Life

Lynette Fay: Forget applause - health service needs a real hand

We have an alarmingly high number of coronavirus cases, yet when I was in the shop buying milk last night, the other six customers must have been exempt from wearing a mask. What are the chances?

Lynette Fay

Lynette Fay

Lynette is an award winning presenter and producer, working in television and radio. Hailing from Dungannon, Co Tyrone, she is a weekly columnist with The Irish News.

Lynette Fay
Lynette Fay Lynette Fay

IS ANYONE else feeling the need to scream at the top of their voices to vent at public stupidity/selfishness at the minute?

We have an alarmingly high number of coronavirus cases, yet when I was in the shop buying milk last night, the other six customers must have been exempt from wearing a mask. What are the chances?

I have been asking myself if I have been over compliant, too obedient. Are these the actions of someone who is over anxious? I don’t know, but when I decided to wear my mask last week when buying a cup of coffee, I could feel the strange looks.

One person qualified that I wasn’t paranoid when they commented, “Oh, you’re one of them.”

“One of what?” I asked. “Ach, ye know,” was the reply. I decided not to pursue this conversation. Here we go again.

I wonder why people aren’t wearing masks – those people, in turn, wonder why I am. Are they right and I’m wrong?

I have been trying my best to do my bit in this battle against the coronavirus. I’m trying to look after my family and myself.
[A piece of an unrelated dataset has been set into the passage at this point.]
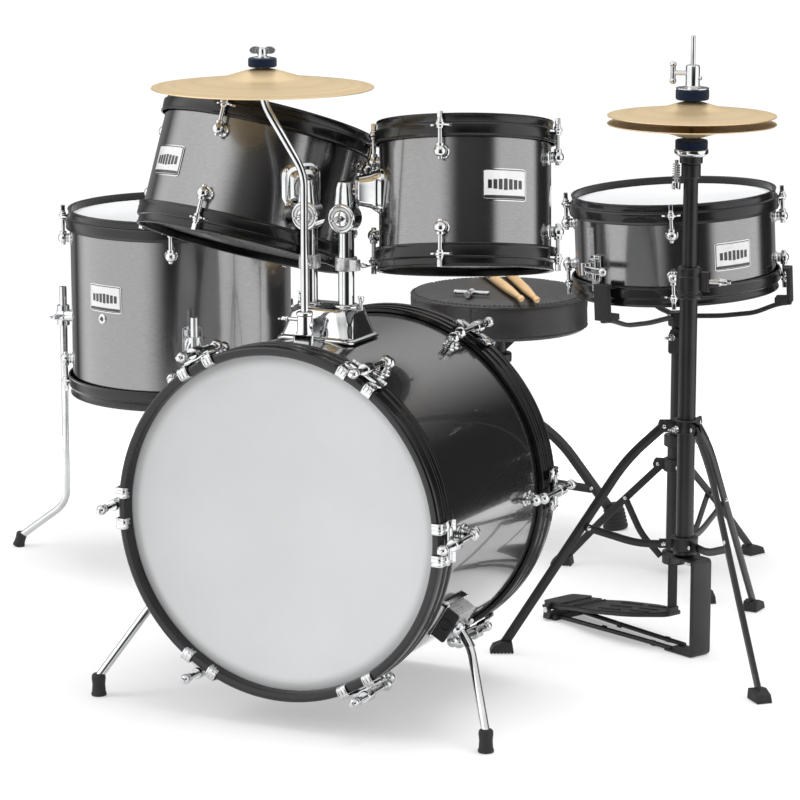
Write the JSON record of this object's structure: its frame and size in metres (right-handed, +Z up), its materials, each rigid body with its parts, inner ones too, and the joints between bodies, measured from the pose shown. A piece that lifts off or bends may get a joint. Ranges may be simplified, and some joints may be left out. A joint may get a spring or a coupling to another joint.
{
  "type": "acoustic drum kit",
  "caption": "Junior acoustic drum kit: bass drum, hung toms, floor tom, snare, hi-hat, crash cymbal, throne, sticks and key.",
  "frame": {"origin": "middle of the footprint, on the floor", "axes": "+X along the bass drum diameter towards the hi-hat, +Y along the bass drum axis towards the drummer, +Z up"},
  "size_m": [1.2348, 1.1678, 0.7845],
  "materials": {
    "wrap": "high-gloss metallic grey wrap over a thin wooden shell, fine horizontal brushing",
    "head": "smooth white film",
    "black_hoop": "gloss black enamel",
    "chrome": "polished",
    "cast_mount": "die-cast and bright plated",
    "black_steel": "satin black powder coat",
    "brass": "satin lathe-turned",
    "vinyl": "matt black vinyl over foam",
    "wood": "light maple, clear lacquer",
    "wire": "bright coiled wire"
  },
  "bodies": {
    "kit_base": {"bass_shell": "wrap", "bass_front_head": "head", "bass_rear_head": "head", "bass_front_hoop": "black_hoop", "bass_rear_hoop": "black_hoop", "mount_base": "cast_mount", "floor_tom_shell": "wrap", "floor_tom_batter_head": "head", "floor_tom_batter_hoop": "black_hoop", "floor_tom_bottom_hoop": "black_hoop", "snare_stand_tripod": "black_steel", "hihat_base_frame": "black_steel", "hihat_lower_tube": "black_steel", "throne_tripod": "black_steel"},
    "spur_right": {"spur_right": "chrome"},
    "spur_left": {"spur_left": "chrome"},
    "tom_post_left": {"tom_post_left": "chrome"},
    "tom_post_right": {"tom_post_right": "chrome"},
    "tom_left": {"tom_left_shell": "wrap", "tom_left_batter_head": "head", "tom_left_batter_hoop": "black_hoop", "tom_left_bottom_hoop": "black_hoop"},
    "tom_right": {"tom_right_shell": "wrap", "tom_right_batter_head": "head", "tom_right_batter_hoop": "black_hoop", "tom_right_bottom_hoop": "black_hoop"},
    "crash_arm": {"crash_arm": "chrome", "crash_wing_nut": "chrome"},
    "crash_cymbal": {"crash_cymbal": "brass"},
    "floor_tom_leg_a": {"floor_tom_leg_a": "chrome"},
    "floor_tom_leg_b": {"floor_tom_leg_b": "chrome"},
    "floor_tom_leg_c": {"floor_tom_leg_c": "chrome"},
    "snare_stand_upper": {"snare_stand_upper_tube": "black_steel"},
    "snare_drum": {"snare_basket": "black_steel", "snare_shell": "wrap", "snare_batter_head": "head", "snare_batter_hoop": "black_hoop", "snare_bottom_hoop": "black_hoop", "snare_wires": "wire"},
    "snare_strainer_lever": {"snare_strainer_lever": "chrome"},
    "hihat_upper": {"hihat_upper_tube": "black_steel", "hihat_bottom_cymbal": "brass"},
    "hihat_rod": {"hihat_pull_rod": "chrome", "hihat_clutch": "chrome", "hihat_top_cymbal": "brass"},
    "hihat_footboard": {"hihat_footboard": "black_steel"},
    "hihat_leg_collar": {"hihat_leg_collar": "black_steel"},
    "hihat_leg_a": {"hihat_leg_a": "black_steel"},
    "hihat_brace_a": {"hihat_brace_a": "black_steel"},
    "hihat_leg_b": {"hihat_leg_b": "black_steel"},
    "hihat_brace_b": {"hihat_brace_b": "black_steel"},
    "hihat_leg_c": {"hihat_leg_c": "black_steel"},
    "hihat_brace_c": {"hihat_brace_c": "black_steel"},
    "throne_post": {"throne_post": "black_steel", "stick_a": "wood", "stick_b": "wood", "drum_key": "chrome"},
    "throne_seat": {"throne_seat": "vinyl"}
  },
  "joints": [
    {"name": "spur_right_fold", "type": "hinge", "parent": "kit_base", "child": "spur_right", "pos_m": [0.32262, -0.43288, 0.12325], "axis": [0.8481, 0, -0.5298], "range_deg": [0, 95]},
    {"name": "spur_left_fold", "type": "hinge", "parent": "kit_base", "child": "spur_left", "pos_m": [-0.05563, -0.43288, 0.12325], "axis": [0.8481, 0, 0.5298], "range_deg": [0, 95]},
    {"name": "tom_left_swivel", "type": "hinge", "parent": "kit_base", "child": "tom_post_left", "pos_m": [0.1095, -0.38188, 0.53], "axis": [0, 0, 1], "range_deg": [0, 15]},
    {"name": "tom_left_tilt", "type": "hinge", "parent": "tom_post_left", "child": "tom_left", "pos_m": [0.1095, -0.38188, 0.614], "axis": [-0.798, 0.6026, 0], "range_deg": [-4, 6]},
    {"name": "tom_right_swivel", "type": "hinge", "parent": "kit_base", "child": "tom_post_right", "pos_m": [0.1575, -0.38188, 0.53], "axis": [0, 0, 1], "range_deg": [-15, 0]},
    {"name": "tom_right_tilt", "type": "hinge", "parent": "tom_post_right", "child": "tom_right", "pos_m": [0.1575, -0.38188, 0.614], "axis": [0.8669, 0.4985, 0], "range_deg": [-4, 6]},
    {"name": "crash_arm_swivel", "type": "hinge", "parent": "kit_base", "child": "crash_arm", "pos_m": [0.1315, -0.43688, 0.47], "axis": [0, 0, 1], "range_deg": [-20, 20]},
    {"name": "crash_cymbal_swing", "type": "hinge", "parent": "crash_arm", "child": "crash_cymbal", "pos_m": [0.0895, -0.45688, 0.76], "axis": [-0.8378, 0.5459, 0], "range_deg": [-6, 6]},
    {"name": "floor_tom_leg_a_slide", "type": "slide", "parent": "kit_base", "child": "floor_tom_leg_a", "axis": [0, 0, 1], "range_m": [0, 0.05]},
    {"name": "floor_tom_leg_b_slide", "type": "slide", "parent": "kit_base", "child": "floor_tom_leg_b", "axis": [0, 0, 1], "range_m": [0, 0.05]},
    {"name": "floor_tom_leg_c_slide", "type": "slide", "parent": "kit_base", "child": "floor_tom_leg_c", "axis": [0, 0, 1], "range_m": [0, 0.05]},
    {"name": "snare_height", "type": "slide", "parent": "kit_base", "child": "snare_stand_upper", "axis": [0, 0, 1], "range_m": [0, 0.08]},
    {"name": "snare_tilt", "type": "hinge", "parent": "snare_stand_upper", "child": "snare_drum", "pos_m": [0.2845, 0.36012, 0.332], "axis": [0, 1, 0], "range_deg": [-8, 8]},
    {"name": "snare_strainer_throw", "type": "hinge", "parent": "snare_drum", "child": "snare_strainer_lever", "pos_m": [0.20395, 0.21704, 0.444], "axis": [-0.0449, -0.02, 0.9988], "range_deg": [-70, 0]},
    {"name": "hihat_height", "type": "slide", "parent": "kit_base", "child": "hihat_upper", "axis": [0, 0, 1], "range_m": [0, 0.06]},
    {"name": "hihat_rod_slide", "type": "slide", "parent": "hihat_upper", "child": "hihat_rod", "axis": [0, 0, 1], "range_m": [-0.008, 0], "stiffness_N_per_m": 700, "springref_m": 0.02},
    {"name": "hihat_pedal", "type": "hinge", "parent": "kit_base", "child": "hihat_footboard", "pos_m": [0.24013, 0.08652, 0.018], "axis": [-0.4147, -0.91, 0], "range_deg": [-3, 0]},
    {"name": "hihat_leg_fold", "type": "slide", "parent": "kit_base", "child": "hihat_leg_collar", "axis": [0, 0, 1], "range_m": [0, 0.06]},
    {"name": "hihat_leg_a_hinge", "type": "hinge", "parent": "hihat_leg_collar", "child": "hihat_leg_a", "pos_m": [0.41355, -0.01659, 0.29], "axis": [0.454, -0.891, 0], "range_deg": [0, 11]},
    {"name": "hihat_brace_a_hinge", "type": "hinge", "parent": "kit_base", "child": "hihat_brace_a", "pos_m": [0.41533, -0.01568, 0.14], "axis": [0.454, -0.891, 0], "range_deg": [-31, 0]},
    {"name": "hihat_leg_b_hinge", "type": "hinge", "parent": "hihat_leg_collar", "child": "hihat_leg_b", "pos_m": [0.4583, -0.02368, 0.29], "axis": [0.7071, 0.7071, 0], "range_deg": [0, 11]},
    {"name": "hihat_brace_b_hinge", "type": "hinge", "parent": "kit_base", "child": "hihat_brace_b", "pos_m": [0.45688, -0.02226, 0.14], "axis": [0.7071, 0.7071, 0], "range_deg": [-31, 0]},
    {"name": "hihat_leg_c_hinge", "type": "hinge", "parent": "hihat_leg_collar", "child": "hihat_leg_c", "pos_m": [0.43996, 0.02408, 0.29], "axis": [-0.9986, 0.0523, 0], "range_deg": [0, 11]},
    {"name": "hihat_brace_c_hinge", "type": "hinge", "parent": "kit_base", "child": "hihat_brace_c", "pos_m": [0.43986, 0.02209, 0.14], "axis": [-0.9986, 0.0523, 0], "range_deg": [-31, 0]},
    {"name": "throne_height", "type": "slide", "parent": "kit_base", "child": "throne_post", "axis": [0, 0, 1], "range_m": [0, 0.05]},
    {"name": "throne_seat_spin", "type": "hinge", "parent": "throne_post", "child": "throne_seat", "pos_m": [-0.0063, 0.41392, 0.31], "axis": [0, 0, 1], "continuous": true}
  ],
  "couplings": [
    {"joint": "hihat_pedal", "follows": "hihat_rod_slide", "rad_per_m": 5},
    {"joint": "hihat_leg_a_hinge", "follows": "hihat_leg_fold", "rad_per_m": 2.9089},
    {"joint": "hihat_brace_a_hinge", "follows": "hihat_leg_fold", "rad_per_m": -8.5812},
    {"joint": "hihat_leg_b_hinge", "follows": "hihat_leg_fold", "rad_per_m": 2.9089},
    {"joint": "hihat_brace_b_hinge", "follows": "hihat_leg_fold", "rad_per_m": -8.5812},
    {"joint": "hihat_leg_c_hinge", "follows": "hihat_leg_fold", "rad_per_m": 2.9089},
    {"joint": "hihat_brace_c_hinge", "follows": "hihat_leg_fold", "rad_per_m": -8.5812}
  ]
}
I have limited my social contacts – so much so, that when I accidentally met a friend, in person, when I was walking around the local park last week, talking in person felt strange. I realised that it will take me a while to get used to socialising in person again when this is all over.
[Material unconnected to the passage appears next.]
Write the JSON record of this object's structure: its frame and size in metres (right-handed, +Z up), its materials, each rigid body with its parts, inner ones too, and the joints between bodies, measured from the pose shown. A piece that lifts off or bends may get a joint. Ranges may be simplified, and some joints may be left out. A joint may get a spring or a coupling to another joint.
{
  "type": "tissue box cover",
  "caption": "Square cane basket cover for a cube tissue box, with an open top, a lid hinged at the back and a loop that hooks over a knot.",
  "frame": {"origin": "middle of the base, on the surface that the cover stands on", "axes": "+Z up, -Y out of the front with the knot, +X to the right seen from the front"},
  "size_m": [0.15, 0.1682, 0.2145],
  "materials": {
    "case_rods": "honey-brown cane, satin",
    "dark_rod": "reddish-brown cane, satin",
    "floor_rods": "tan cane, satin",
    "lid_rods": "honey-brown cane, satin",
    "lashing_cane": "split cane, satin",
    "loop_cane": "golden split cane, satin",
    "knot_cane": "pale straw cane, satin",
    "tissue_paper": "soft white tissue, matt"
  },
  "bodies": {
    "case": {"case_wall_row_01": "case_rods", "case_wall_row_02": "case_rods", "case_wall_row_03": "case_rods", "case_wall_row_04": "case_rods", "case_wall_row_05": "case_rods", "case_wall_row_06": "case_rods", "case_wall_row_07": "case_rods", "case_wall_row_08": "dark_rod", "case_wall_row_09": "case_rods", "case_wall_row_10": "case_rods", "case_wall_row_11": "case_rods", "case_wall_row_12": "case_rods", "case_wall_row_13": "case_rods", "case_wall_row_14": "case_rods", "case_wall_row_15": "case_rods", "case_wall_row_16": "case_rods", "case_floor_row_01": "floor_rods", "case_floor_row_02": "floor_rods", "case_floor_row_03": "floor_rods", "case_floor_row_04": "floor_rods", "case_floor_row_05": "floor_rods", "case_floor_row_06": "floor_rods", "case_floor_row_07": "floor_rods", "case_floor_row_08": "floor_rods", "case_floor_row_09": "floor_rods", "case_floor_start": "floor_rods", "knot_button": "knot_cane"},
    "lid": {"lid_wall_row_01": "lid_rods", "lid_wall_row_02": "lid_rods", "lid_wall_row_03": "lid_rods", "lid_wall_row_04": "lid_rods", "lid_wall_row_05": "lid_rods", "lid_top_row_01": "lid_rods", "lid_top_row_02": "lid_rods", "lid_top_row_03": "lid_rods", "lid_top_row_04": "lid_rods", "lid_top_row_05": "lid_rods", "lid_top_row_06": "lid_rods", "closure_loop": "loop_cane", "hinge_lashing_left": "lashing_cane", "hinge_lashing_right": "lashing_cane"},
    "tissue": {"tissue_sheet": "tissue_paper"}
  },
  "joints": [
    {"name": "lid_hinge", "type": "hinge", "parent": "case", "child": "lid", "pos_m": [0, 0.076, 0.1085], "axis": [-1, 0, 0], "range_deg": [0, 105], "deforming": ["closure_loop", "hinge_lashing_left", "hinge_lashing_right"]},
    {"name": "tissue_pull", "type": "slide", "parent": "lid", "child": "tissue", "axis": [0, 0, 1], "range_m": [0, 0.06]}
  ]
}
It has been heartbreaking to listen to the stories of some people, particularly in the hospitality industry over the past few days.

I heard one business owner tell how, in order to comply with the table-service-only rule in his restaurant, he had hired a new employee who was due to start work today. She had left a job to start this new one, which now might not exist, depending on how his business weathers this storm.
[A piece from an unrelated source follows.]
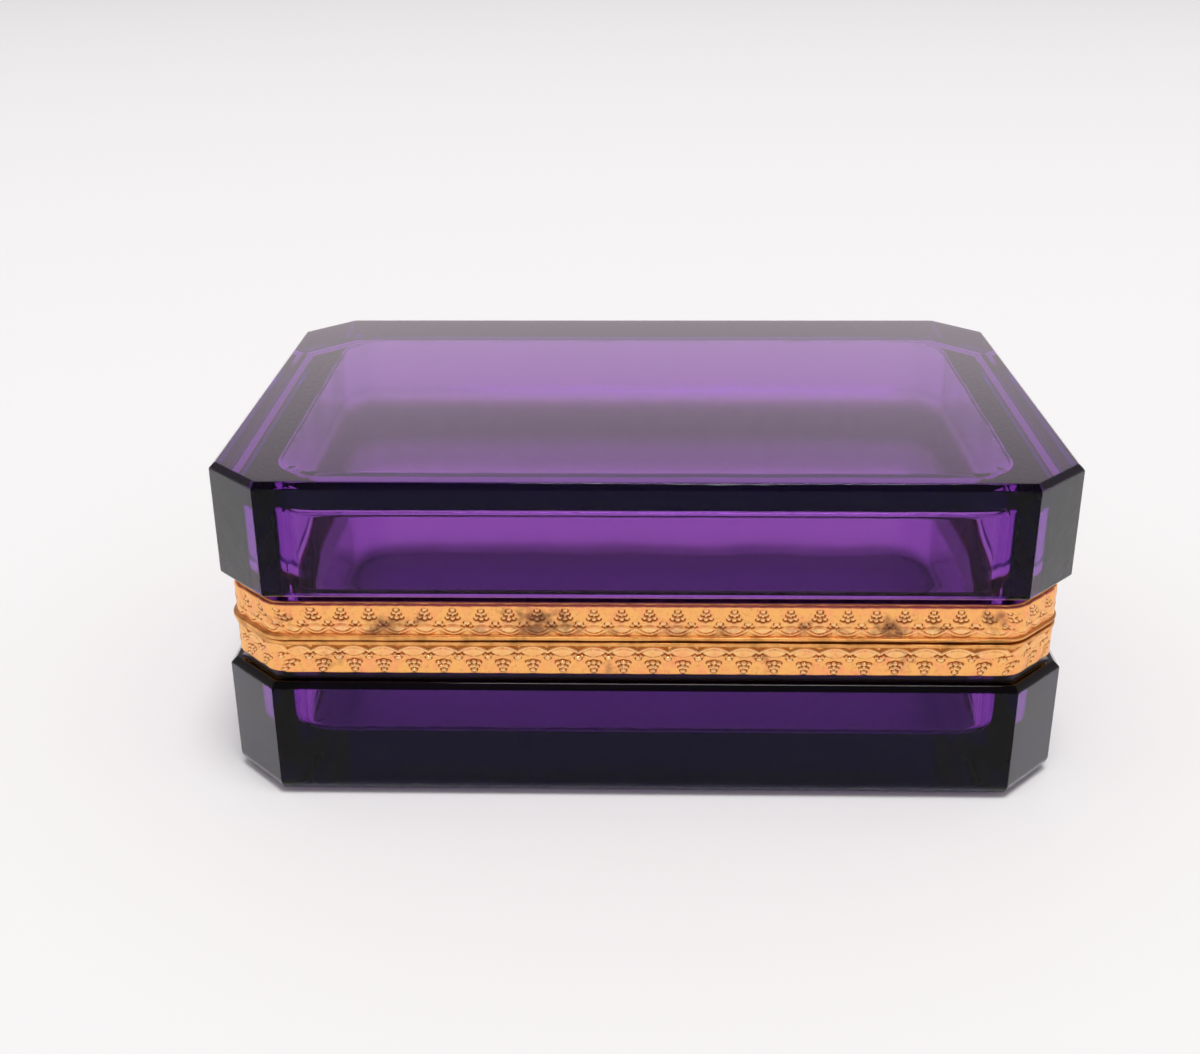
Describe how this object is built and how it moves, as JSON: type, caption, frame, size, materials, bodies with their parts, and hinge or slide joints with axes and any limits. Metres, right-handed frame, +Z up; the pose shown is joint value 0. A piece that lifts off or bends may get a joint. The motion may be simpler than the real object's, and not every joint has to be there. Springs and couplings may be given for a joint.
{
  "type": "glass casket box",
  "caption": "Cut-corner casket of thick purple glass with embossed gilt mounts and a lid hinged at the back, for papers and keepsakes.",
  "frame": {"origin": "centre of the flat face that the casket rests on, under the middle of the glass", "axes": "+X to the right along the width, +Y to the back where the hinge is, +Z up"},
  "size_m": [0.15, 0.1017, 0.0609],
  "materials": {
    "amethyst_glass": "polished cut glass, deep purple",
    "gilt_embossed": "gilt stamped brass, embossed, with tarnish in the recesses",
    "gilt_plain": "gilt brass, plain and rubbed",
    "brass_liner": "brass, dulled",
    "brass_hinge": "brass, worn",
    "plaster": "set plaster, matt",
    "steel_pin": "drawn steel wire"
  },
  "bodies": {
    "base": {"base_glass": "amethyst_glass", "base_plaster_bed": "plaster", "base_rim": "gilt_plain", "base_liner": "brass_liner", "base_gallery_band": "gilt_embossed", "base_hinge_leaf": "brass_hinge", "hinge_pin": "steel_pin"},
    "lid": {"lid_glass": "amethyst_glass", "lid_plaster_bed": "plaster", "lid_rim": "gilt_plain", "lid_liner": "brass_liner", "lid_gallery_band": "gilt_embossed", "lid_hinge_leaf": "brass_hinge"}
  },
  "joints": [
    {"name": "lid_hinge", "type": "hinge", "parent": "base", "child": "lid", "pos_m": [0, 0.0504, 0.03085], "axis": [-1, 0, 0], "range_deg": [0, 95]}
  ]
}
Alcohol consumption has been identified as part of the problem. On social media this week, a friend of mine asked a logical question, why can’t alcohol purchases be limited per purchase – just like toilet roll?

We are clearly not thinking of others. We are not willing to make short-term compromises and changes to our lives so that fewer people contract this virus. Is this driven by selfishness or stupidity? Perhaps both.

Imagine what it feels like to be a health-care worker? Have they got the energy, the tenacity or the will to face into a second wave of high ICU admissions? A round of applause on a Thursday night won’t go a long way this time.